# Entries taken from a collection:
--

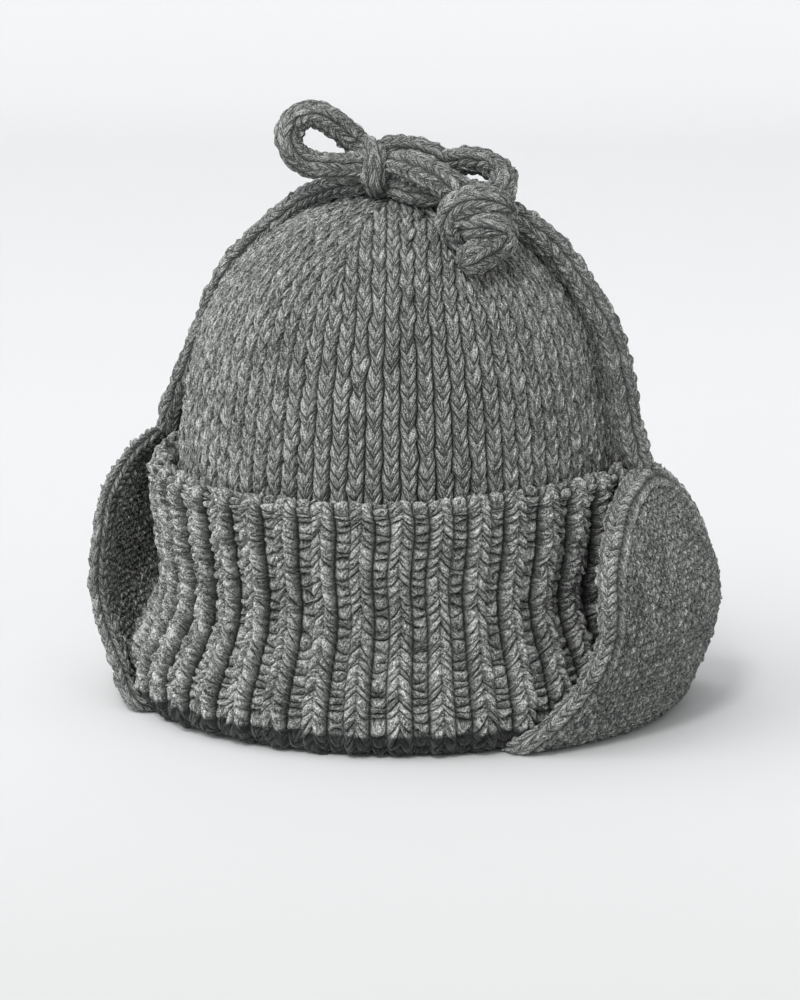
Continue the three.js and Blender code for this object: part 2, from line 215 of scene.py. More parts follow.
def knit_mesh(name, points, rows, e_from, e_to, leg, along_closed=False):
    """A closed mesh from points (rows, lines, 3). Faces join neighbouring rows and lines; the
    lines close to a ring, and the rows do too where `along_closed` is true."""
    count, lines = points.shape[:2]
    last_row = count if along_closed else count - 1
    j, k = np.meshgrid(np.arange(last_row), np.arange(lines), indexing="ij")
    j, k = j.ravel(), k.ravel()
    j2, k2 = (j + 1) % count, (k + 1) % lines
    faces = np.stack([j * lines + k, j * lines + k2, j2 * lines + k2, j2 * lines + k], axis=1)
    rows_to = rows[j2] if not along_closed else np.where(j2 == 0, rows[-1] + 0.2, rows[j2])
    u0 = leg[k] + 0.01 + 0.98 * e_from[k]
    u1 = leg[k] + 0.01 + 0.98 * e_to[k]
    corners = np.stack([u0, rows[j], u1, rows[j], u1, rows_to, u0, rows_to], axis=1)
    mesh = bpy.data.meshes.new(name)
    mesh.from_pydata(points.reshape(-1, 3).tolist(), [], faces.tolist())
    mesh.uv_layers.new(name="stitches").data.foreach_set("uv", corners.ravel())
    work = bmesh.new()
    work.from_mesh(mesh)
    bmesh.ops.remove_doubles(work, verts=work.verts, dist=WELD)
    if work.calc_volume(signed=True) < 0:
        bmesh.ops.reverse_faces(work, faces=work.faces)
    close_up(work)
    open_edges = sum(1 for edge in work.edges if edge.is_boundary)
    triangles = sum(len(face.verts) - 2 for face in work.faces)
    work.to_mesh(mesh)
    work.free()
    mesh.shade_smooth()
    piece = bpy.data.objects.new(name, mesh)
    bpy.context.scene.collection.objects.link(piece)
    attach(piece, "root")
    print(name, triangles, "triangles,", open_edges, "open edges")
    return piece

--

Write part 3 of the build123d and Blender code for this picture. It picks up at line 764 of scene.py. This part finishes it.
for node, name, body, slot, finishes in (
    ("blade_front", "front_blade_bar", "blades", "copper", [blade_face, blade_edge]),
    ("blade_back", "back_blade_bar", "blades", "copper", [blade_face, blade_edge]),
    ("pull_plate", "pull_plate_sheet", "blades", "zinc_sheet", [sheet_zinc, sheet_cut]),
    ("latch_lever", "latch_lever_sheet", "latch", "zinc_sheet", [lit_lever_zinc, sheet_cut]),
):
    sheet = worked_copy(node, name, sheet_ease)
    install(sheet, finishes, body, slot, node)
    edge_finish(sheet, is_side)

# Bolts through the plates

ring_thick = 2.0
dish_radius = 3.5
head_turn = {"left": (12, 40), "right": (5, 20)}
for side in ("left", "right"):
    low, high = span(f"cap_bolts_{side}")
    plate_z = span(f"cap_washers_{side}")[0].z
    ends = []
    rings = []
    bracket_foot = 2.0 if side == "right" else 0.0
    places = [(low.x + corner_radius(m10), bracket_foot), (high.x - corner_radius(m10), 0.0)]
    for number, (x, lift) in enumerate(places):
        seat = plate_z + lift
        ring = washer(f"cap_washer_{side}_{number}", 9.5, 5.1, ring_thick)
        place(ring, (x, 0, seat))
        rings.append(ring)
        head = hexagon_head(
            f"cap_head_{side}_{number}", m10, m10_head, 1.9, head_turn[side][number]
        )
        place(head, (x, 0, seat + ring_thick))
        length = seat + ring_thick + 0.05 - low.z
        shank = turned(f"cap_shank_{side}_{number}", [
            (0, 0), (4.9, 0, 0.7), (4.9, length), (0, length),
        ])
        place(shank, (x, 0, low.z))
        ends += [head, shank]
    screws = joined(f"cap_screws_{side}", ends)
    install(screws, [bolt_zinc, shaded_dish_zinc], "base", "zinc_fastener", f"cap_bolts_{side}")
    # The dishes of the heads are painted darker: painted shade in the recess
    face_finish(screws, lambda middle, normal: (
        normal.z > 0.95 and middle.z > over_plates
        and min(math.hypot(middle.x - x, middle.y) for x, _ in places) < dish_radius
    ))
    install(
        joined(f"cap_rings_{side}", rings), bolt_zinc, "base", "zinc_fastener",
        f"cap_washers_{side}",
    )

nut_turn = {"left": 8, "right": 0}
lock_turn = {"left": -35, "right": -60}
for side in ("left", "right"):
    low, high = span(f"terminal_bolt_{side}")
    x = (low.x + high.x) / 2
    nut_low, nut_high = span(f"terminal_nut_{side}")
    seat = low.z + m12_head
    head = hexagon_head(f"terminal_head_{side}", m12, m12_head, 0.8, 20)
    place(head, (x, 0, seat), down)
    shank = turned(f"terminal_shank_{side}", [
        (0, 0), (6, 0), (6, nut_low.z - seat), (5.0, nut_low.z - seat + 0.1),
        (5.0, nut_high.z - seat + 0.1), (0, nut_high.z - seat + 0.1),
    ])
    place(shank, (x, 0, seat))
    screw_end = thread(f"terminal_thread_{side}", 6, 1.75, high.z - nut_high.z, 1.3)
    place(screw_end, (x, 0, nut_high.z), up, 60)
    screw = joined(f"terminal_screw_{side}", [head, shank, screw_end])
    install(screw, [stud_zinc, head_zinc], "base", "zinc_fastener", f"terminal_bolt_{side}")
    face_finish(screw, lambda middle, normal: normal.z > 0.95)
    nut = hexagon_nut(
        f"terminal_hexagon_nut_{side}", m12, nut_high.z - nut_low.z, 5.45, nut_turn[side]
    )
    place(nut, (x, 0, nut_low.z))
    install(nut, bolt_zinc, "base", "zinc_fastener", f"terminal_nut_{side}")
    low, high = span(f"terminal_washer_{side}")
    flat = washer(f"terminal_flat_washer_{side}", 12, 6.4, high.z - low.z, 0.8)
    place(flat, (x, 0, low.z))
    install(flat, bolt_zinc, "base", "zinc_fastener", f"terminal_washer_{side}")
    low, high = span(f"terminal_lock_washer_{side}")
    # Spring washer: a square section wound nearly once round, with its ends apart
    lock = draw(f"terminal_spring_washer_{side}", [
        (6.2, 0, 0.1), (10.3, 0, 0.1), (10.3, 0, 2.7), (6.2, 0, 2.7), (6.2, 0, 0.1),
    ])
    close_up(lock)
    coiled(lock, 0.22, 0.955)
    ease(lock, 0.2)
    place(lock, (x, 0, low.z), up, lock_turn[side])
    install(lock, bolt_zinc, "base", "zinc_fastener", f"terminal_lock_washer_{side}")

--

# JOB:
Pull every line containing "piece" from the material above.

# OUTPUT FOR THIS EXERCISE:
    piece = bpy.data.objects.new(name, mesh)
    bpy.context.scene.collection.objects.link(piece)
    attach(piece, "root")
    return piece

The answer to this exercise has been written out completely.